● **EXERCISE**: Scan the data beneath this task and copy each line that includes "body".

※

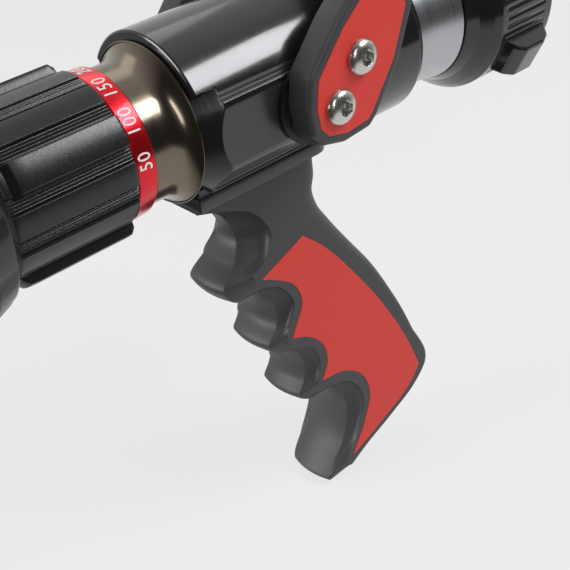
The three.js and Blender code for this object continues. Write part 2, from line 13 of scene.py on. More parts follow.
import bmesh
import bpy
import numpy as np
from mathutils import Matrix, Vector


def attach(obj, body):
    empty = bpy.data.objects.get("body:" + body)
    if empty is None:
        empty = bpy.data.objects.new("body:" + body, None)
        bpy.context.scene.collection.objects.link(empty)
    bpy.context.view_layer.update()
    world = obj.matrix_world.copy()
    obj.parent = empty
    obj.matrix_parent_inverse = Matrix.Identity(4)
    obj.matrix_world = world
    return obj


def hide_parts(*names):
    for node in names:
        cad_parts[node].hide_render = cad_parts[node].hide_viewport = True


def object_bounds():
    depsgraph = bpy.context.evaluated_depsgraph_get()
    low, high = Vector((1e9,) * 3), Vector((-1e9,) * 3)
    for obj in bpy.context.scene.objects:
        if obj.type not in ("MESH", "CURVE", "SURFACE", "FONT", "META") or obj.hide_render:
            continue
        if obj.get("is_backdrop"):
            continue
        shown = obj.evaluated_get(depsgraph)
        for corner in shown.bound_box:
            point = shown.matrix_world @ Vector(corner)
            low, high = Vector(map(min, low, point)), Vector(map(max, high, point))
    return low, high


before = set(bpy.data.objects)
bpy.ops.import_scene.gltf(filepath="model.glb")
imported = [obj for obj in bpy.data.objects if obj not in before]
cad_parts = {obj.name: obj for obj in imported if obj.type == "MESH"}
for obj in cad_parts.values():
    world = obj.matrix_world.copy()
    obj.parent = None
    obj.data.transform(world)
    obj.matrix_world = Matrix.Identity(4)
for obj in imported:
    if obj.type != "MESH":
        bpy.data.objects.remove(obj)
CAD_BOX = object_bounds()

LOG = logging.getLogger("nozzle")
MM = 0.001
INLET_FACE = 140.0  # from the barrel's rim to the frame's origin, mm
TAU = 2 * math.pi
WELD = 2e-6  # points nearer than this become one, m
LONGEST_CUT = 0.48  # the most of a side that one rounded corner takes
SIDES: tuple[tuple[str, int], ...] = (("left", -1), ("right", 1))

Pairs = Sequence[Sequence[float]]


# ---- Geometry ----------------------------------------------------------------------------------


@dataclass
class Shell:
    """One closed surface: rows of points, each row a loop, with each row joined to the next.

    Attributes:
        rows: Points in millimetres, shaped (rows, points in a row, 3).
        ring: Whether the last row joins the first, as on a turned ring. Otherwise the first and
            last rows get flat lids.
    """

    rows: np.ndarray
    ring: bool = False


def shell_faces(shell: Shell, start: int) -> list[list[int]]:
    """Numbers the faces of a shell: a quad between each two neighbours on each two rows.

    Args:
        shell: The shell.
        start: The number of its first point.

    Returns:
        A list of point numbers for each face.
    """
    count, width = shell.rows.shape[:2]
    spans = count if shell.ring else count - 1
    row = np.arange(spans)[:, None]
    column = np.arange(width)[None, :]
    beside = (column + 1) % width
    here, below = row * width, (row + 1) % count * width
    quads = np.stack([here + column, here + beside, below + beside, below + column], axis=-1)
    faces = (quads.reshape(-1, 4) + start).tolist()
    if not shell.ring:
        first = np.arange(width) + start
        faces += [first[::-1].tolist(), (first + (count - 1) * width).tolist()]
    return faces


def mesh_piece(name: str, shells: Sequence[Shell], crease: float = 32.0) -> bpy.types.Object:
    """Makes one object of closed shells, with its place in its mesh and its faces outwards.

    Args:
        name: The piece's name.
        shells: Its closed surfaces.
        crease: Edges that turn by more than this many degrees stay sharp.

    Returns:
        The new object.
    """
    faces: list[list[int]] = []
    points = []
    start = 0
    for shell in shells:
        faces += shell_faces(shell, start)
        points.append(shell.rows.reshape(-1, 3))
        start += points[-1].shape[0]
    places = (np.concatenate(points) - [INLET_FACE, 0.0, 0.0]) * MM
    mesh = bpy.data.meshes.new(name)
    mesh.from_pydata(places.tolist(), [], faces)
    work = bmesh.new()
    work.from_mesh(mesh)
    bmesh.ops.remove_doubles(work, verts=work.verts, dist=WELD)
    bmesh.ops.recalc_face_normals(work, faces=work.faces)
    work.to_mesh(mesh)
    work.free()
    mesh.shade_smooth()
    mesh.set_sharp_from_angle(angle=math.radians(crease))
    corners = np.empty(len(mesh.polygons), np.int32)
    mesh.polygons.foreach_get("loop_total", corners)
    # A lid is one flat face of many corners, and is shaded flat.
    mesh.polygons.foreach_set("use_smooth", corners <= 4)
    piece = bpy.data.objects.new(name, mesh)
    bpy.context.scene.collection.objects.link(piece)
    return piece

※

● **THE REPLY**:
def attach(obj, body):
    empty = bpy.data.objects.get("body:" + body)
        empty = bpy.data.objects.new("body:" + body, None)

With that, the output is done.